Ireland joined the EEC in 1973 (now the European Union), and an express provision in the relevant treaties was and is the principle of free movement of people within the EU. In Costa v ENEL (1964), the European Court of Justice had established that European law had primacy over national laws. The 1992 Maastricht Treaty allowed Ireland an exemption in respect of its laws on abortion. At the time of the Maastricht negotiations, it was thought that this exemption meant that the EU could never impose abortion laws upon Ireland. The X Case showed that the Irish government understood that its laws against abortion extended much further, even to a denial of the basic European law right of the free movement of people within the EU.

===Political outcomes===
Whelehan was later appointed as president of the High Court, but his office's stance on the X case, coupled with its lengthy delaying of the extradition from Northern Ireland of Brendan Smyth, on multiple charges of abuses against children, was met with severe and widespread criticism. The issue split and eventually brought down the coalition government of the time. Under political pressure, Whelehan served as a High Court judge for just six days.

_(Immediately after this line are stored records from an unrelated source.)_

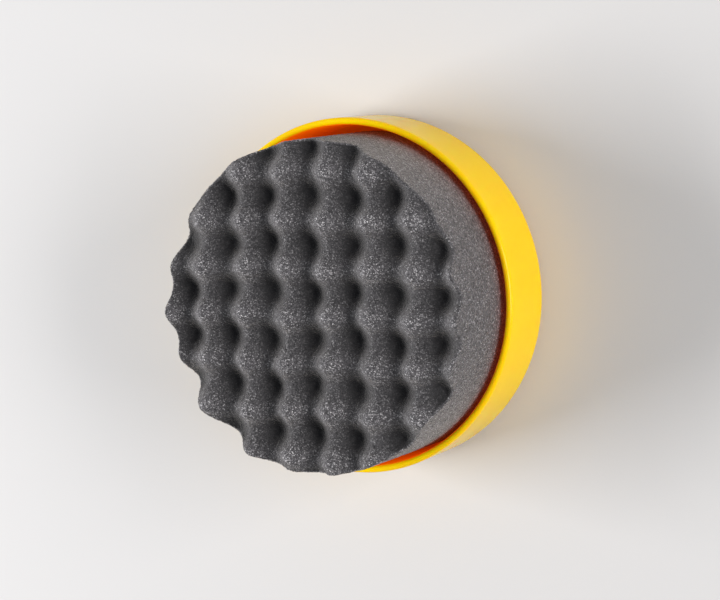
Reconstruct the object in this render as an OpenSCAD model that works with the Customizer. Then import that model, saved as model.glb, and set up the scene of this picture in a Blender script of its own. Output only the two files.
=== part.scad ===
// Hand polishing pad: a shallow moulded cup that the fingers close round, with a thick foam disc
// held on its floor by hook and loop. The foam's working face is cut in a wave of crests and pits.
// Millimetres. The origin is the centre of the cup's flat back, and +Z points to the working face.

/* [Grip cup] */
// Outside diameter of the cup at its lip
cup_d = 120; // [110:1:135]
// Height of the cup from its back to its lip
cup_h = 28; // [22:0.5:36]
// Thickness of the cup's wall and floor, and width of its rounded lip
wall_t = 2.4; // [1.8:0.1:3]
// Outside radius of the shoulder between the back and the side
shoulder_r = 5.4; // [4:0.2:8]
// How much smaller in radius the side is at the shoulder than at the lip, so that it leaves its mould
draft = 0.4; // [0:0.1:1]
// Diameter of the shallow recess in the back
recess_d = 84; // [60:1:96]
// Depth of that recess
recess_depth = 0.7; // [0.4:0.1:1]

/* [Hook and loop] */
// Diameter of the hook tape disc and of the adhesive film under it
hook_d = 98; // [80:1:100]
// Thickness of the adhesive film
film_t = 0.3; // [0.2:0.1:0.5]
// Thickness of the hook tape, with its hooks
hook_t = 1.5; // [1.2:0.1:2]
// Gap left between the hooks and the loop cloth
fasten_gap = 0.3; // [0.3:0.1:0.6]
// Thickness of the loop cloth
loop_t = 1.6; // [1:0.1:2.4]
// Thickness of the hot-melt web that bonds the cloth to the foam
web_t = 0.2; // [0.2:0.1:0.4]

/* [Foam pad] */
// Diameter of the foam disc
pad_d = 110; // [104:0.2:111]
// How far the pad is pressed on off the cup's axis, towards -X
pad_shift = 0.8; // [0:0.1:2]
// Height of the foam's crests above the cup's lip
crest_rise = 30.2; // [20:0.2:40]
// Depth of the saddles between two crests, below the crests
saddle_depth = 4.8; // [2:0.2:8]
// Depth of the pits between four crests, below the crests
pit_depth = 10; // [6:0.2:16]
// Distance from one crest to the next, along X and along Y
crest_pitch = 15.75; // [12:0.25:20]
// Sharpness of the crests: 1 for a plain wave, more for narrower crests
crest_sharpness = 1.2; // [1:0.1:2]
// X of one crest
crest_x = -3.5; // [-8:0.5:8]
// Y of one crest
crest_y = -7; // [-8:0.5:8]

/* [Hidden] */
$fn = 96;
// Cup: the wall leans out by this angle from the shoulder's centre to the lip's centre
lip_r = wall_t / 2;
lip_z = cup_h - lip_r;
lip_x = cup_d / 2 - lip_r;
shoulder_x = cup_d / 2 - draft - shoulder_r;
fillet_r = shoulder_r - wall_t;
// The side's outer line touches the shoulder's arc and the lip's arc, whose radii differ
side_run = [lip_x - shoulder_x, lip_z - shoulder_r];
side_lean = atan2(side_run[0], side_run[1]) - asin((shoulder_r - lip_r) / norm(side_run));
side_out = [cos(side_lean), -sin(side_lean)];
shoulder_c = [shoulder_x, shoulder_r];
lip_c = [lip_x, lip_z];
// How far the hollow's cutter runs past the lip
past = 1;
// Layers, from the cup's floor up
film_z = wall_t;
hook_z = film_z + film_t;
loop_z = hook_z + hook_t + fasten_gap;
web_z = loop_z + loop_t;
foam_z = web_z + web_t;
crest_z = cup_h + crest_rise;
// Foam mesh: rings from the centre out, and steps round each ring
rings = 22;
steps = 96;

// Outline of the cup's solid wall and floor, for turning round Z
module cup_outline() {
    difference() {
        union() {
            polygon([
                [0, 0],
                [shoulder_x, 0],
                shoulder_c + shoulder_r * side_out,
                lip_c + lip_r * side_out,
                lip_c - lip_r * side_out,
                [0, lip_z]
            ]);
            translate(shoulder_c) circle(r = shoulder_r);
            translate(lip_c) circle(r = lip_r);
        }
        union() {
            polygon([
                [-past, wall_t],
                [shoulder_x, wall_t],
                shoulder_c + fillet_r * side_out,
                lip_c - lip_r * side_out,
                lip_c - lip_r * side_out + [0, past + lip_r],
                [-past, cup_h + past]
            ]);
            translate(shoulder_c) circle(r = fillet_r);
        }
    }
}

// Moulded cup: closed back with a shallow recess, rounded shoulder, leaning side, rounded lip
module grip_cup() {
    color("gold")
    difference() {
        rotate_extrude() cup_outline();
        translate([0, 0, -past]) cylinder(d = recess_d, h = past + recess_depth);
    }
}

// A round layer, lying at height z
module layer(d, t, z, x = 0) {
    translate([x, 0, z]) cylinder(d = d, h = t);
}

// Pressure-sensitive film that sticks the hook tape to the cup's floor
module hook_adhesive() {
    color("gainsboro") layer(hook_d, film_t, film_z);
}

// Hook tape, with its field of hooks as one thickness
module hook_tape() {
    color("dimgray") layer(hook_d, hook_t, hook_z);
}

// Knitted loop cloth laminated to the foam's back
module loop_cloth() {
    color("slategray") layer(pad_d, loop_t, loop_z, -pad_shift);
}

// Hot-melt web between the loop cloth and the foam
module pad_adhesive() {
    color("whitesmoke") layer(pad_d, web_t, web_z, -pad_shift);
}

// Height of the foam's working face above one point of the cup's back: dome is 1 on a crest and
// hollow is 1 in a pit, and both are 0 on a saddle
function wave_z(x, y) =
    let (
        cx = cos(360 * (x - crest_x) / crest_pitch),
        cy = cos(360 * (y - crest_y) / crest_pitch),
        dome = (1 + cx) * (1 + cy) / 4,
        hollow = (1 - cx) * (1 - cy) / 4
    )
    crest_z - saddle_depth * (1 - pow(dome, crest_sharpness)) - (pit_depth - saddle_depth) * hollow;

function on_ring(r, a) = [r * cos(a) - pad_shift, r * sin(a)];
function on_face(p) = [p[0], p[1], wave_z(p[0], p[1])];
function vertex(ring, step) = 1 + (ring - 1) * steps + step % steps;

// Foam disc: flat back, straight side and waved working face
module foam_pad() {
    face = [
        for (ring = [1:rings], step = [0:steps - 1])
        on_face(on_ring(pad_d / 2 * ring / rings, 360 * step / steps))
    ];
    back = [for (step = [0:steps - 1]) concat(on_ring(pad_d / 2, 360 * step / steps), [foam_z])];
    points = concat([on_face([-pad_shift, 0])], face, back);
    centre_fan = [for (s = [0:steps - 1]) [0, vertex(1, s + 1), vertex(1, s)]];
    bands = [
        for (ring = [1:rings], s = [0:steps - 1], half = [0, 1])
        half == 0
            ? [vertex(ring, s), vertex(ring, s + 1), vertex(ring + 1, s)]
            : [vertex(ring, s + 1), vertex(ring + 1, s + 1), vertex(ring + 1, s)]
    ];
    back_face = [[for (s = [0:steps - 1]) vertex(rings + 1, s)]];
    color("dimgray") polyhedron(points, concat(centre_fan, bands, back_face));
}

grip_cup();
hook_adhesive();
hook_tape();
loop_cloth();
pad_adhesive();
foam_pad();
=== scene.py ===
"""Hand polishing pad: a glossy moulded grip cup with a thick foam disc in it, its working face cut in waves.

Run as a script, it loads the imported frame, makes each piece with one operator and lights the stage.
Lengths are metres. The origin is the centre of the cup's back, and +Z points to the working face.
"""

import math

import bpy
import numpy as np
from bpy.props import FloatProperty, FloatVectorProperty, IntProperty, PointerProperty
from mathutils import Matrix, Vector


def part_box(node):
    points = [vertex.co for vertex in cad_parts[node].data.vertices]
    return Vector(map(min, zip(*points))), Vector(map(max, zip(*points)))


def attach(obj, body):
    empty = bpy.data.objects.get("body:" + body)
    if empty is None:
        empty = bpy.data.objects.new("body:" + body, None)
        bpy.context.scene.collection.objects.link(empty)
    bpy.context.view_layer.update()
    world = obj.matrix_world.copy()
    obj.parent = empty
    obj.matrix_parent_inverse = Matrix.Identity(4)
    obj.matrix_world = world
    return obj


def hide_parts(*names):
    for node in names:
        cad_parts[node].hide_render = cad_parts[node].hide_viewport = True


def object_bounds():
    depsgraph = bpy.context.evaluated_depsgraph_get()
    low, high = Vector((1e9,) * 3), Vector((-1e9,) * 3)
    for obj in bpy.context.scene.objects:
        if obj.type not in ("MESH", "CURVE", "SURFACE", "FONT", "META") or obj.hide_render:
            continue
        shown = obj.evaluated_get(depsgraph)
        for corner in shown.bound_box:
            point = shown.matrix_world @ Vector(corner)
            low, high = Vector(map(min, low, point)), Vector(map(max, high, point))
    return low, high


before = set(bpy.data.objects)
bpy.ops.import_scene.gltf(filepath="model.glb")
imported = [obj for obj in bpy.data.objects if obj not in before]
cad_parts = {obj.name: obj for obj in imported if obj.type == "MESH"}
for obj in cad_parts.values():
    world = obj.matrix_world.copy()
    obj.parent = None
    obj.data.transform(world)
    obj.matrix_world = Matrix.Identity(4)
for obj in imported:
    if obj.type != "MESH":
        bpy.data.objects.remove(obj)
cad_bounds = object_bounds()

bl_info = {
    "name": "Hand polishing pad",
    "version": (1, 0, 0),
    "blender": (4, 5, 0),
    "location": "3D View > Sidebar > Polishing pad",
    "description": "Makes a hand polishing pad: grip cup, hook tape, loop cloth and waved foam disc",
    "category": "Add Mesh",
}

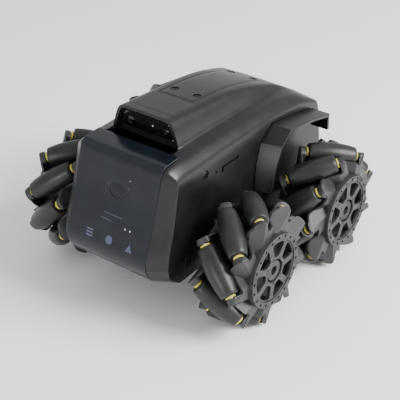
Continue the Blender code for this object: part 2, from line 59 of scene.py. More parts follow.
# Wheels: name, side, end, hand of the rollers, angle of the first roller
WHEEL_RADIUS = 0.0485
WHEEL_MIDDLE_X = 0.0803
WHEEL_BASE = 0.0995
AXLE_MIDDLE_Y = 0.0077
WHEELS = (
    ("fl", 1, -1, 1, math.radians(2.8)),
    ("rl", 1, 1, -1, math.radians(36.5)),
    ("fr", -1, -1, -1, math.radians(23.0)),
    ("rr", -1, 1, 1, math.radians(12.0)),
)
ROLLERS = 9
ROLLER_PITCH = math.tau / ROLLERS
ROLLER_CIRCLE = 0.0397
ROLLER_HALF_LENGTH = 0.0188
ROLLER_END_ROUND = 0.0009
ROLLER_BORE = 0.0021
PIN_RADIUS = 0.00147
PIN_TIP_RADIUS = 0.00105
PIN_HALF_LENGTH = 0.0226
BUSH_RADIUS = 0.0038
BUSH_BORE = 0.0015
BUSH_SPAN = (0.0190, 0.0205)
SMALL_CHAMFER = 0.0003

# Wheel plate, measured outwards from the wheel's middle plane
PLATE_EDGE = 0.00018
RING_FACE = 0.0230
RING_BACK = 0.0195
RING_RADIUS = 0.0287
RING_INNER_RADIUS = 0.0238
RING_HOLES = 20
RING_HOLE_RADIUS = 0.00115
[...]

There were regular calls, in subsequent decades, to "legislate for the X case", meaning to amend or replace the Offences Against the Person Act 1861 to permit and regulate abortion within the limited circumstances allowed by the 1992 judgment. This was eventually effected by the Protection of Life During Pregnancy Act 2013.

==TV interviews in 2010==
The Scannal programme by RTÉ was broadcast on 22 February 2010, suggesting that the underlying divisions of opinion still exist, and that the facts of the case were too difficult and unique for a simple resolution at the time. Some quotations appeared on RTÉ's website:
- Harry Whelehan said that: "The problem was stark. There was an unborn child with a constitutional right to life. There was nobody to advocate the right of that child to be born other than the Attorney General".
- "The State was going to force a child to bear a child for her rapist" said Fintan O'Toole, journalist.
- "You can't use the constitution for certain issues and not others. It is black and white – Harry Whelehan implemented the constitution and I believe he did the right thing." – Cathal Mac Coille, RTÉ journalist.
- "I remember Albert saying 'we're up to our necks in it now Diggy, they're all out to get us', and he was so right" – Seán Duignan, government press secretary in 1992.

==Breach of ECHR==
In A, B and C v Ireland (2010), the European Court of Human Rights found that Ireland has breached the European Convention on Human Rights by failing to provide an accessible and effective procedure by which a woman can have established whether she qualifies for a legal abortion under Irish law, which led to the enactment of the Protection of Life During Pregnancy Act 2013.